Senators will have up to six weeks to have their bills heard in committee under proposed rules to be considered during the chamber's Jan. 6 organizational day. 

Most bills and joint resolutions likely will be heard in committee by Feb. 26, the proposed deadline for Senate measures to be heard in a Senate committee. A new rule to be put before senators for their consideration on organizational day would allow member to file a bill at any time during the legislative session. The proposed rule includes language exempting those bills from the deadlines set in the rules.

In order to be exempt from the proposed committee hearing deadline, according to the rule to be considered, the committee would have to agree to hear the bill and would become its author by doing so. That would give members who file bills and joint resolutions after the bill filling deadline up to two additional weeks to have their proposals heard both in committee and on the floor before the March 12 deadline for Senate floor consideration of measures originating in that chamber. 
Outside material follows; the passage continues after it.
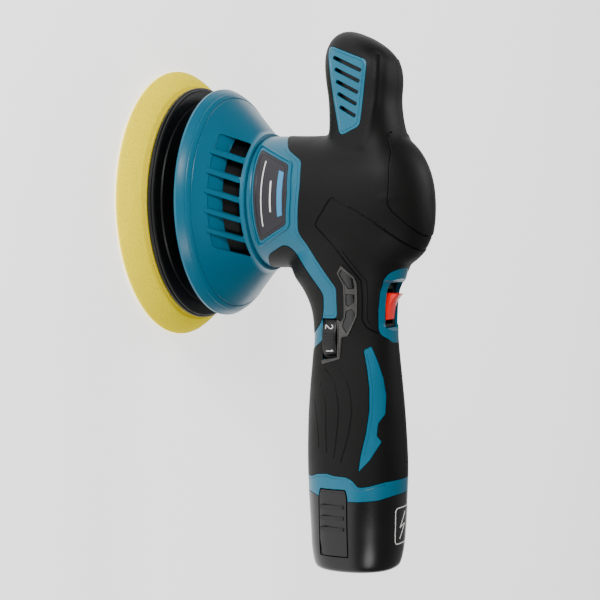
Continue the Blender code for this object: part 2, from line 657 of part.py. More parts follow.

After the March 12 deadline for bills and joint resolutions to be heard on the floor of their originating chamber, Senators would have until April 9 to consider House bills and joint resolutions in committee, under the proposed rules to be considered on organizational day. Two weeks later, April 23, bill would have to be considered on the floor of the opposite chamber to continue their way through the legislative process, House Concurrent Resolution 1032 provides.

The House, too, could consider its own rules Jan. 6, although it has waited until the first week of the legislative session in some previous years. Those rules will set that chamber's committee deadlines.